As a biomed researcher just starting to collect my first data, I would like to make it public, but I don&#x27;t want to be responsible for the maintenance. I can make the code available. Is Github the right answer for the datasets too?
======
dalke
You need to figure out a few things.

Who is going to use your data? Do they know the format? Do they know how it
was collected or generated? Can they reproduce it? Can they understand why
it's useful? Is there a paper or other document they can use to understand
things?

If someone has questions about the data, who do they contact? (I mention this
because that's part of the broader sense of 'maintenance'.)

How big is the data? If it's 1K then you can store it just about anywhere. If
it's 1TB then you are much more limited.

How long do you want the data to last?

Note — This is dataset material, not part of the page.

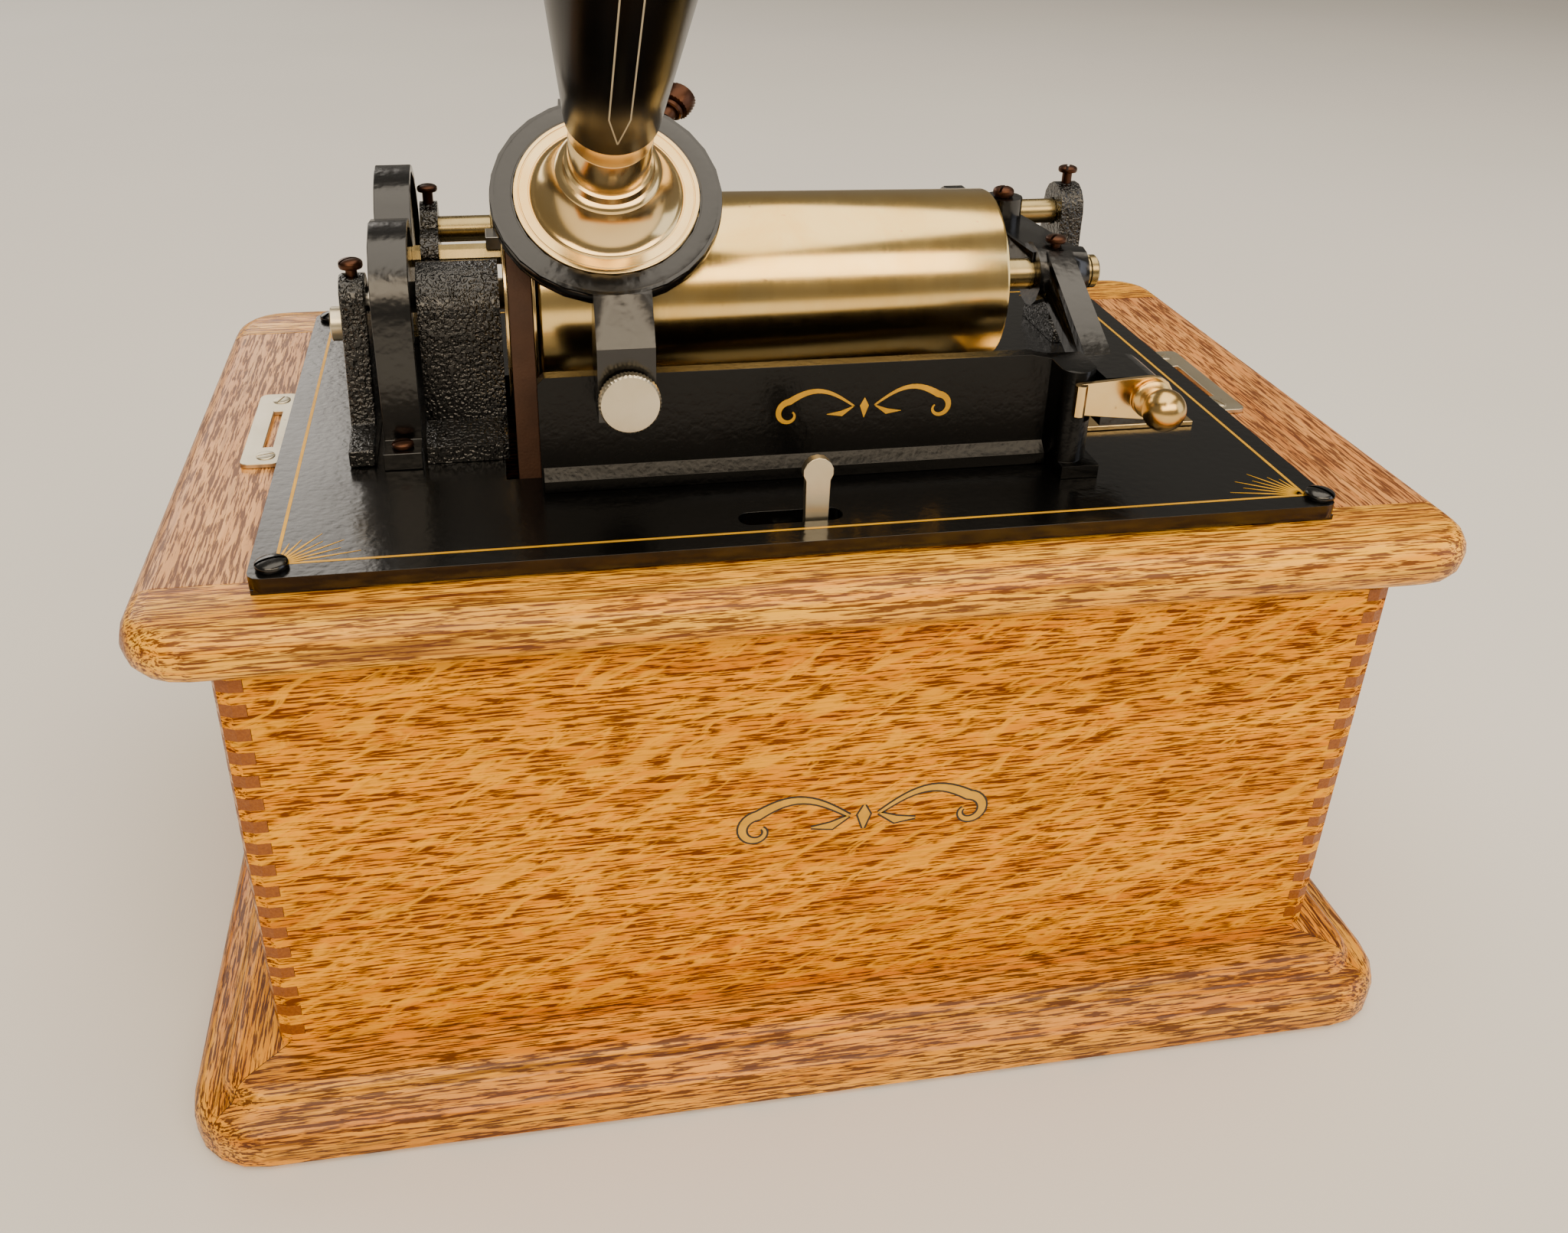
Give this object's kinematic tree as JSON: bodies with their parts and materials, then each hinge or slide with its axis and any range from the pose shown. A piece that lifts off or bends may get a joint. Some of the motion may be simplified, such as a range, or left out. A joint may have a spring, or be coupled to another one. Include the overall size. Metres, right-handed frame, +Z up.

How important is it that it survives
past your winning the $70 million jackpot tomorrow and deciding to retire on
an internet-free atoll in the south Pacific?

In most cases I deal with, the answers are: 1) almost no one cares about the
data until it's been published, 2) it's maybe a few MB, and 3) 5-10 years is
fine.

If so, then github, bitbucket, etc. all work fine.

------
webmaven
A project you should look into and keep an eye on is Dat, a "Git for Data":
[http://dat-data.com/](http://dat-data.com/)

------
bendmorris
Figshare: [http://figshare.com/](http://figshare.com/)

DataDryad is another, but it's specifically for data associated with journal
publications: [http://datadryad.org/](http://datadryad.org/)

------
fundamental
You might want to be more specific about the exact type of data that you're
dealing with as there might be something relevant to the particular subfield.
In general though, I do not know of an all encompassing throw-your-huge-data-
here-for-free website.

------
skram
Check out
[http://opendata.stackexchange.com/](http://opendata.stackexchange.com/) \- a
very similar question has been asked there.

------
frewsxcv
How is the data formatted?